The Court of Appeal’s judgment

Irwin LJ referred to the phenomenon of the ‘grace period’ and held at [2] that the case

exemplifies an over-liberal approach to this problem. An increased energy and rigour should be required of the Secretary of State in relation to such final periods of detention.

Irwin LJ emphasised at [29] that once detention became unlawful applying  the Hardial Singh principles then

The law recognises that does not mean the detainee must be ejected from detention, that day or the next, whatever the circumstances. But it does assuredly mean that the Secretary of State continues to detain on borrowed time, or in the language which has been adopted, is then and there enjoying a “period of grace”.

He reviewed the relevant case law on grace periods and held at [33] that it showed:

[1] that the “grace periods” are granted for practical purposes, reflecting the facts of each case and applying a test of reasonableness; [2] that this court has declined to set any overall or absolute limit to such a period as a “long-stop” for all purposes; [3] that the periods have more usually been short, often a few days, but running up to a month, and [4] that there has been some tendency for the periods to increase.

In deciding for the Appellant, Irwin LJ concluded that once any of the Hardial Singh principles were breached, and detention became unlawful, then any further detention could be only be lawful for “for a reasonable period to put in place appropriate conditions for release.” What was reasonable was fact specific, and did include the risk to the public, but the risk to the public could not justify indefinite immigration detention.

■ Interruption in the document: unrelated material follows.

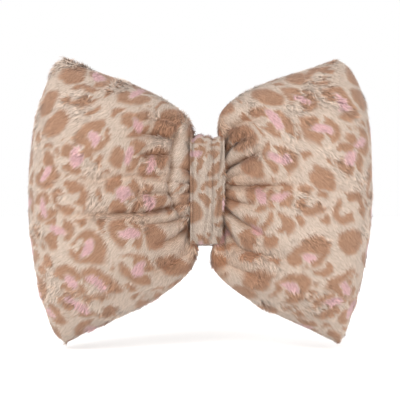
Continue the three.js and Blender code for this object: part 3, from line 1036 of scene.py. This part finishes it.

On the facts of the case, he held that an appropriate grace period would have been five weeks.

Comment

This judgment will doubtless be an important aid for immigration detainees seeking to challenge their continued detention for no other reason than administrative delay. It will also put even more pressure on the Home Office and Probation Service to ensure that practical arrangements for effecting release start to be considered once release becomes a realistic possibility.

Dominic Ruck Keene is a barrister at 1 Crown Office Row.